Kate Jackson

Kate Jackson paints ‘British Road Movies’

Kate Jackson, the former Long Blondes frontwoman, is going it alone – eight years after the band split.

Her debut solo album, ‘British Road Movies’, is due for release on 20 May 2016, accompanied by a London instore performance at Rough Trade East on the same day.  She also plays London’s Courtyard Theatre on 3 June as part of a series of live dates. 

Written by Jackson in collaboration with producer and guitarist Bernard Butler, the collection’s 10 songs were each conceived as a movie title, with inspiration drawn from 1979 film ‘Radio On’, Patrick Keller’s ‘Robinson’ series, and authors Iain Sinclair and Will Self.

“The road, much written about in American popular song, and an American cinematic staple, is often ignored in British culture,” explains Jackson. “As an island our roads lead somewhere far too quickly to hold adventure. We are not the land of Jack Kerouac but of ‘Antiques Road Trip’. But who is to say our roads can’t be cinematic?”
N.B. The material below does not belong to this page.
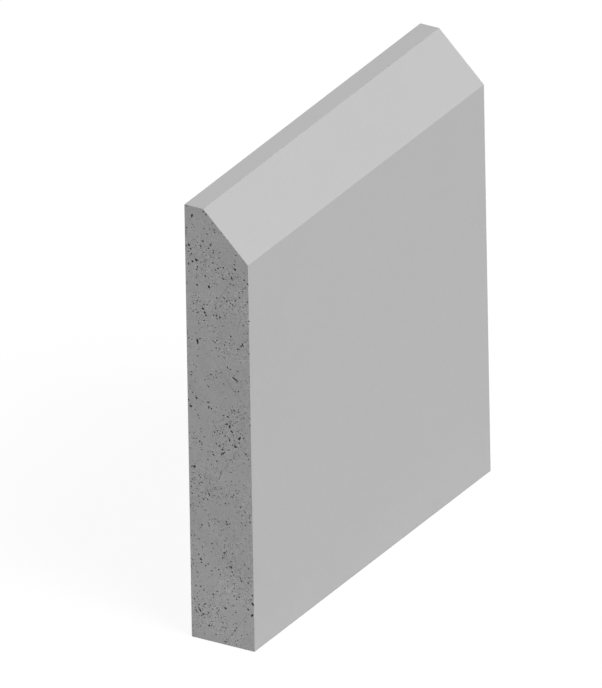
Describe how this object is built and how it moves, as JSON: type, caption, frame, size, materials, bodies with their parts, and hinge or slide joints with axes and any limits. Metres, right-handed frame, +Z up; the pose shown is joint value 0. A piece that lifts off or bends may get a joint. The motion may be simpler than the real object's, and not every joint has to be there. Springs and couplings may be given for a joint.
{
  "type": "concrete kerb stone",
  "caption": "Straight precast concrete kerb stone: an upright block with a narrow level top and a splayed upper front edge, for edging a road or path.",
  "frame": {"origin": "the middle of the underside, where the kerb stands on its bed", "axes": "+X along the kerb, +Y from the splayed front face to the back face, +Z up"},
  "size_m": [0.5, 0.079, 0.52],
  "materials": {
    "cast_concrete": "matte"
  },
  "bodies": {
    "root": {"kerb_stone": "cast_concrete"}
  },
  "joints": []
}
Which isn’t to say that ‘British Road Movies’ is an instrumental soundtrack album – it’s a collection of pop songs incorporating elements as diverse as alt-country, ‘Blade Runner’ synth stylings, and glam rock.

Since the Long Blondes’ final show in Los Angeles, Jackson has pursued a life as a painter, initially moving to Rome where she specialised in architectural paintings. Two years ago, after realising her work was primarily about the British landscape, she returned to her home town of Bury St Edmunds in Suffolk.

Inspired to return to the recording studio by the Nick Cave film ‘20,000 Days on Earth’, she began working on music that would complement her painting.

“We initially bonded over a shared love of Bowie, The Fall, Neil Young, and Brian Eno,” she says of collaborating with Suede founding guitarist Butler, “and quickly found that songwriting flowed freely between us.”

Complementing the songs, in summer 2015 Jackson began a series of paintings also entitled ‘British Road Movies’ that became a “visual pairing” to the album, informing its artwork and forming the basis of a London exhibition around the LP’s release.